Thursday, August 27, 2009

Legal Huffing

I married the best man ever. He bought me 25 pounds of sugar because I'm a canning fien. I need an intervention. He feeds my addiction, making him an enabler. Sarge, welcome to my sick obsession that will be nuts for a while then I'll forget all about it, because I am the most ADD woman ever.

Remember all those oranges? Five of those bad boys made me 8 jars of this scrumdidleyishous (yup, I murdered that one)sticky mess of yummyness. The smell of this is simply divine! I just keep my face in the pot and take it all in. It's like a white trash facial.

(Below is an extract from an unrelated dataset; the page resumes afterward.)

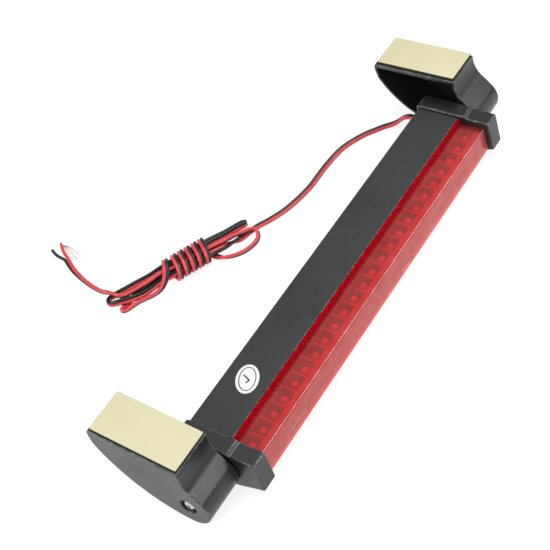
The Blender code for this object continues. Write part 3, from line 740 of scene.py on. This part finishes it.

I remember my Dad eating Smuckers orange marmelade on his toast every morning. It smelled yummy but for some reason I never remember eating it. Maybe I was just into huffing then too.

So pretty I just have to keep looking at it. The raspberry kool aid jam didn't set, errr. So I re-cooked it and all is well. I'm not doing that one again. I will make a ton more marmalade though, just so I can huff the fumes.

On a side note-- at Walmart this evening I was buying Brace Face some school supplies and she was unable to purchase Washable Crayola Markers. Must be over 18. They are washable for Pete's Sake, tag all you want with the crayolas, stay away from the spray paint! Ha, imagine getting carded for crayola markers?